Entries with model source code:

------------------------------------------------------------------------

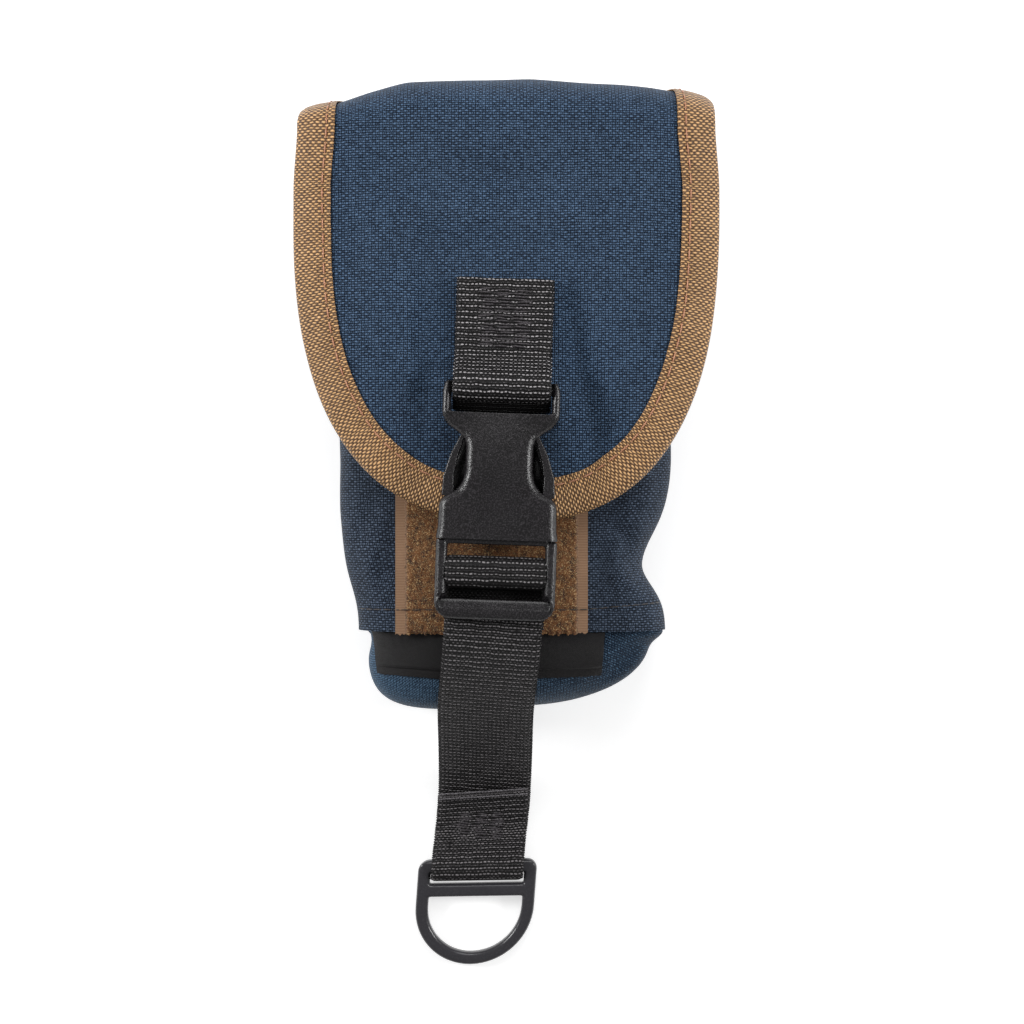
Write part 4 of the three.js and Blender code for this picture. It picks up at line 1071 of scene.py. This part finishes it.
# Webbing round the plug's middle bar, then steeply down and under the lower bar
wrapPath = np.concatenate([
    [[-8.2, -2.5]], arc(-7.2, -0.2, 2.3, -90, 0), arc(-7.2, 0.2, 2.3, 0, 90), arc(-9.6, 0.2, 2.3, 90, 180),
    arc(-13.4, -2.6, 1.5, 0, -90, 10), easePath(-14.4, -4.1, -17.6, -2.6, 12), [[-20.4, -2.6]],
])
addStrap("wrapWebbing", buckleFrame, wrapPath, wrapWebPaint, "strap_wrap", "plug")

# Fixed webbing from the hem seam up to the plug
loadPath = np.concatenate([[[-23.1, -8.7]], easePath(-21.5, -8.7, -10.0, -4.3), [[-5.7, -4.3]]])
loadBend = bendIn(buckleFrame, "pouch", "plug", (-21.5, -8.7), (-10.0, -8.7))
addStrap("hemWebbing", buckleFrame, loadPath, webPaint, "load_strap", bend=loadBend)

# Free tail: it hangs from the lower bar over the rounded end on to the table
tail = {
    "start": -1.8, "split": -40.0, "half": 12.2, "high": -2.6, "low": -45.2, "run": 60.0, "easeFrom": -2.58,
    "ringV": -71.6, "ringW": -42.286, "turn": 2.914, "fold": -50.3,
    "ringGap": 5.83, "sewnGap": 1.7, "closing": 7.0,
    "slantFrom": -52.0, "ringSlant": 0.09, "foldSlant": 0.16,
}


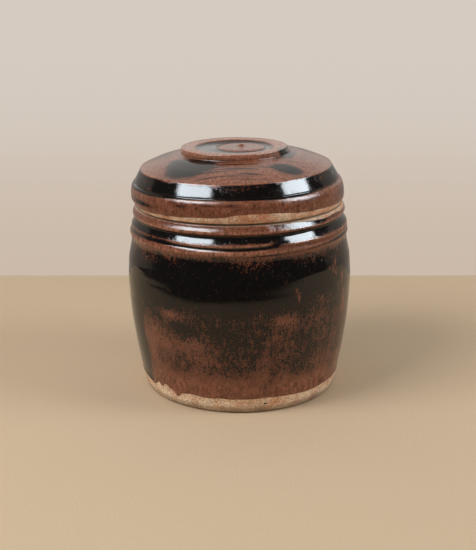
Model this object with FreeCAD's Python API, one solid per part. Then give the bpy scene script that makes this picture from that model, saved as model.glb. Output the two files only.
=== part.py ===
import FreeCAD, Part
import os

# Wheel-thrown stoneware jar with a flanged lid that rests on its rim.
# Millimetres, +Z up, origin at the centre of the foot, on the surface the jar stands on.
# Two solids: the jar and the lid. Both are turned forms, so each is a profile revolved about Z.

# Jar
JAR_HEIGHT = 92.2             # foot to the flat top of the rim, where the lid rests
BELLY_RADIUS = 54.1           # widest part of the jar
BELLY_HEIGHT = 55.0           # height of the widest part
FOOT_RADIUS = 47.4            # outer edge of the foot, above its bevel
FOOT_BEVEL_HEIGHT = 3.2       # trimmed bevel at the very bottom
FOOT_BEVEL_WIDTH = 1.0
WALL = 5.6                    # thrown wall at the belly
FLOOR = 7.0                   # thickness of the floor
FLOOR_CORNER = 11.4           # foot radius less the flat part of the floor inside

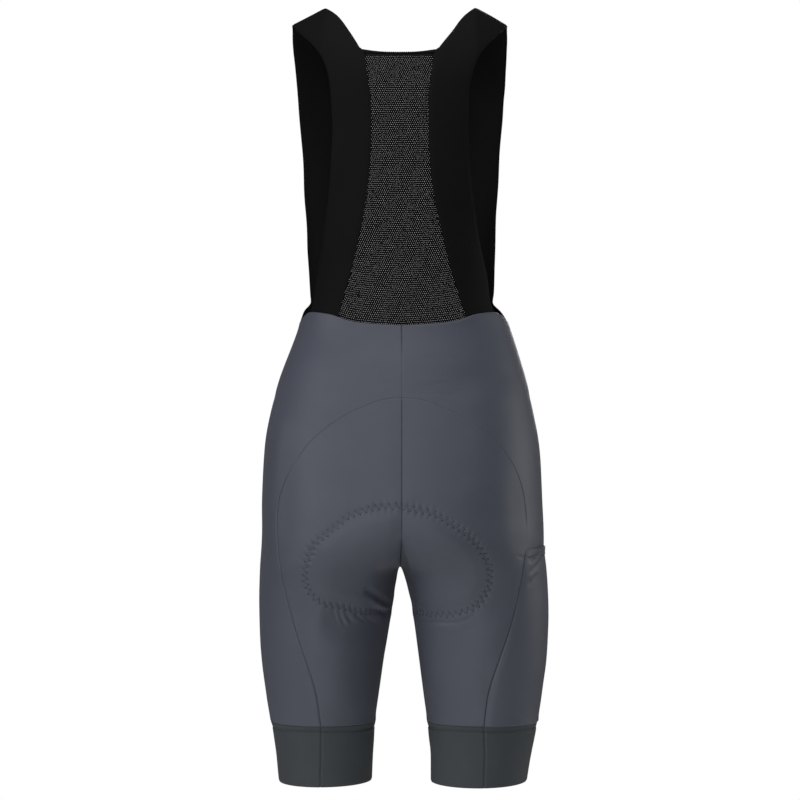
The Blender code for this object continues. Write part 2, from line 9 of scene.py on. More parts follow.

------------------------------------------------------------------------

The exercise:
The answer consists only of the lines from the one containing "Model this object" to the end of the records, each written out exactly.

Solution to the problem:
Model this object with FreeCAD's Python API, one solid per part. Then give the bpy scene script that makes this picture from that model, saved as model.glb. Output the two files only.
=== part.py ===
import FreeCAD, Part
import os

# Wheel-thrown stoneware jar with a flanged lid that rests on its rim.
# Millimetres, +Z up, origin at the centre of the foot, on the surface the jar stands on.
# Two solids: the jar and the lid. Both are turned forms, so each is a profile revolved about Z.

# Jar
JAR_HEIGHT = 92.2             # foot to the flat top of the rim, where the lid rests
BELLY_RADIUS = 54.1           # widest part of the jar
BELLY_HEIGHT = 55.0           # height of the widest part
FOOT_RADIUS = 47.4            # outer edge of the foot, above its bevel
FOOT_BEVEL_HEIGHT = 3.2       # trimmed bevel at the very bottom
FOOT_BEVEL_WIDTH = 1.0
WALL = 5.6                    # thrown wall at the belly
FLOOR = 7.0                   # thickness of the floor
FLOOR_CORNER = 11.4           # foot radius less the flat part of the floor inside

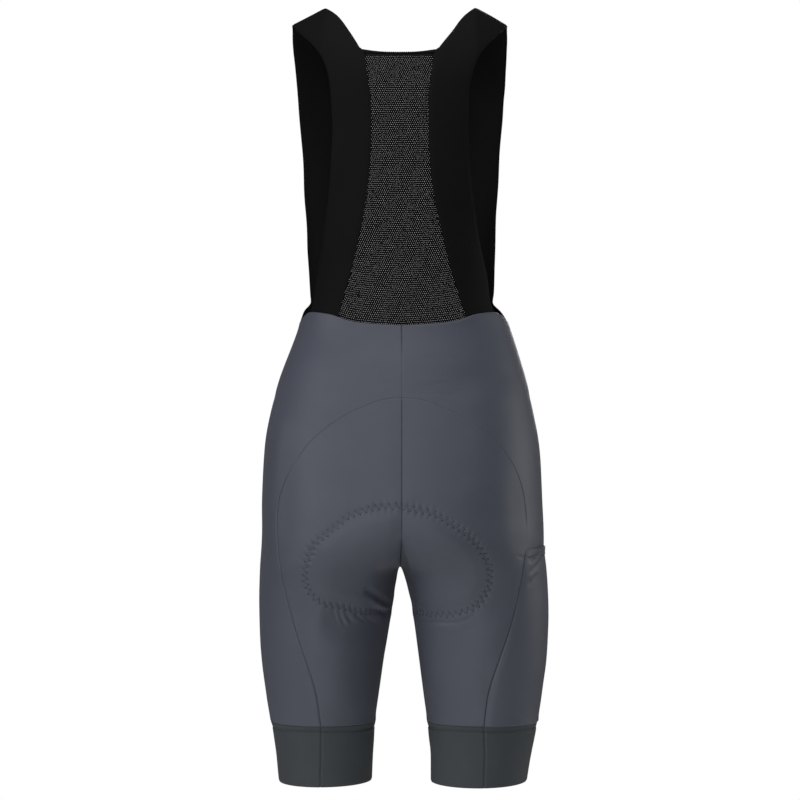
The Blender code for this object continues. Write part 2, from line 9 of scene.py on. More parts follow.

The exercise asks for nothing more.